Place the cylinder head carefully in order not to damage the gasket with the bottom part of the end.
4.
Install cylinder head bolts.
A.
Apply a light coat if engine oil on the threads and under the heads of the cylinder head bolts.
B.
Using the SST(09221-4A000), tighten the cylinder head bolts and plate washers, in several passes, in the sequence shown.
Tightening torque :
32.4~36.3Nm (3.3~3.7kgf.m, 23.9~26.8lb-ft) + (90~95°) + (90~95°)
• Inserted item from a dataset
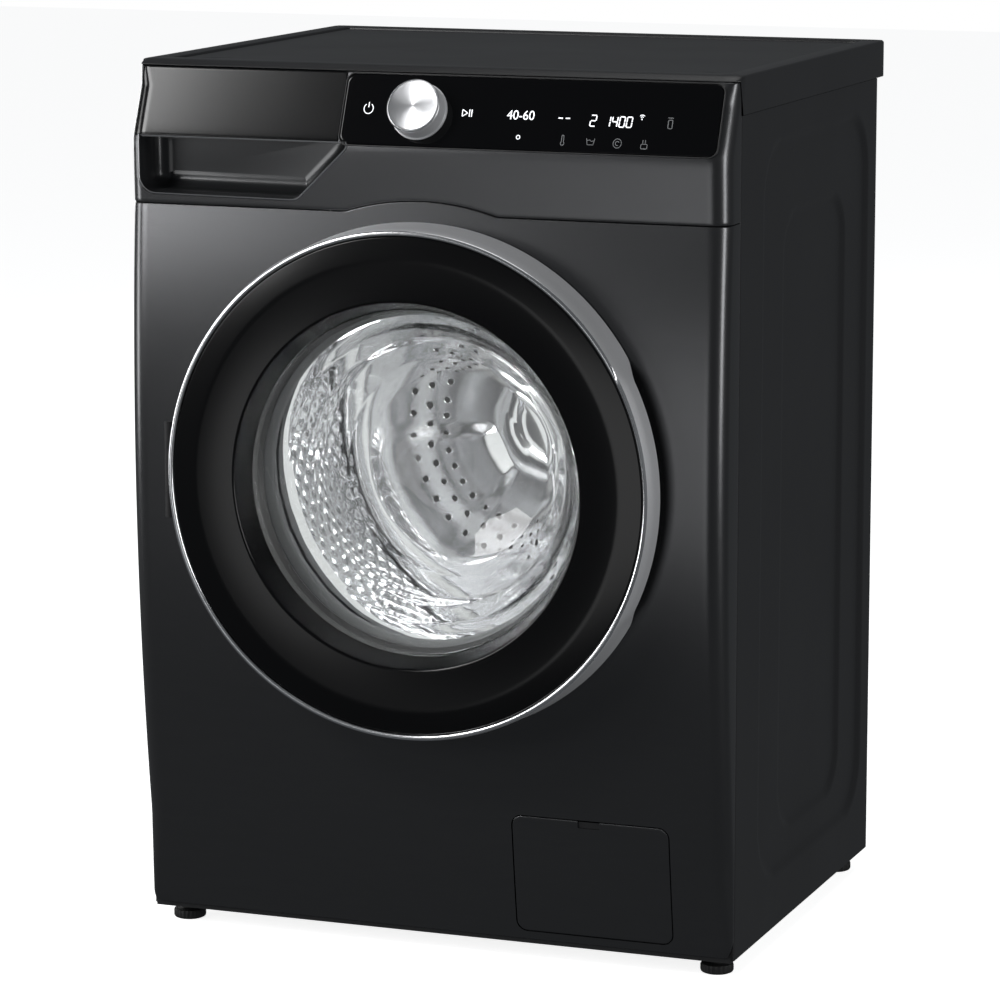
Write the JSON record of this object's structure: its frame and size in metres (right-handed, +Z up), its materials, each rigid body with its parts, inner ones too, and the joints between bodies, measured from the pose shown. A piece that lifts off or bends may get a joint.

Always use new cylinder head bolt.

5.
Install the intake OCV (A).
Tightening torque :
9.8 ~ 11.8N.m (1.0 ~ 1.2kgf.m, 7.2 ~ 8.7lb-ft)

6.
Install the exhaust OCV (A). (Dual CVVT only)
Tightening torque :
9.8 ~ 11.8N.m (1.0 ~ 1.2kgf.m, 7.2 ~ 8.7lb-ft)


•
Do not reuse the OCV when dropped.
•
Keep the OCV filter clean.
•
Do not hold the OCV sleeve (A) during servicing.
•
When the OCV is installed on the engine, do not move the engine with holding the OCV yoke.

7.
Install the camshafts.

Apply a light coat of engine oil on camshaft journals.
(1)
Install the exhaust camshaft lower bearing (A). (Dual CVVT only)

(2)
Install the camshafts (A).

(3)
Install the exhaust camshaft upper bearing (A) to the front bearing cap (A). (Dual CVVT only)

8.
Install camshaft bearing caps in their proper locations.
Tightening order.
Group A → Group B → Group C.
Tightening torque :
M6 : 10.8 ~ 12.7N.m(1.1 ~ 1.3kgf.m, 7.9 ~ 9.3lb-ft)
M8 : 27.4 ~ 31.4N.m(2.8 ~ 3.2kgf.m, 20.2 ~ 23.1lb-ft)

9.
Install the intake CVVT assembly (A) and exhaust CVVT sprocket or camshaft sprocket (B).
[Single CVVT]

[Dual CVVT]


When installing the sprocket bolt or CVVT assembly bolt, fix the camshaft by wrench at position A.

10.
Install the water temperature control assembly (A).
Tightening torque :
Bolt : 14.7 ~ 19.6N.m(1.5 ~ 2.0kgf.m, 10.8 ~ 14.5lb-ft)
Nut : 18.6 ~ 23.5N.m(1.9 ~ 2.4kgf.m, 13.7 ~ 17.4lb-ft)


•
Assemble water temp control assembly and water inlet pipe to water pump assembly before nuts for assembling of water inlet pipe to be tightened.
•
Insert after wetting O-ring or inner surface of thermostat housing.
•
Always use a new O-ring.
11.
Install the timing chain. (Refer to Timing system in this group)
12.
Install the intake and exhaust manifold. (Refer to Intake and exhaust system in this group)
13.
Check and adjust the valve clearance. (Refer to General information in this group)
14.
Install cylinder head cover.
(1)
The hardening sealant located on the upper area between timing chain cover and cylinder head should be removed before assembling cylinder head cover.
(2)
After applying sealant, it should be assembled within 5 minutes.
Bead width : 2.5mm (0.1in.)

(3)
Install the cylinder head cover bolts as following method.
Tightening torque :
1st step : 3.9 ~ 5.9N.m(0.4 ~ 0.6kgf.m, 2.9 ~ 4.3lb-ft)
2nd step : 7.8 ~ 9.8N.m(0.8 ~ 1.0kgf.m, 5.8 ~ 7.2lb-ft)


•
Do not reuse cylinder head cover gasket.
•
The firing and/or blow out test should not be performed within 30 minutes after the cylinder head cover was assembled.
15.
Install the other parts in the reverse order of removal.

•
Refill engine oil.
•
Clean the battery posts and cable terminals with sandpaper assemble them, and then apply grease to prevent corrosion.
•
Inspect for fuel leakage.
-
After assembling the fuel line, turn on the ignition switch (do not operate the starter) so that the fuel pump runs for approximately two seconds and fuel line pressurizes.
-
Repeat this operation two or three times, and then check for fuel leakage at any point in the fuel lines.
•
Refill radiator and reservoir tank with engine coolant.
•
Bleed air from the cooling system.
-
Start engine and let it run until it warms up. (Until the radiator fan operates 3 or 4 times.)
-
Turn off the engine. Check the level in the radiator, add coolant if needed. This will allow trapped air to be removed from the cooling system.
-
Put radiator cap on tightly, then run the engine again and check for leaks.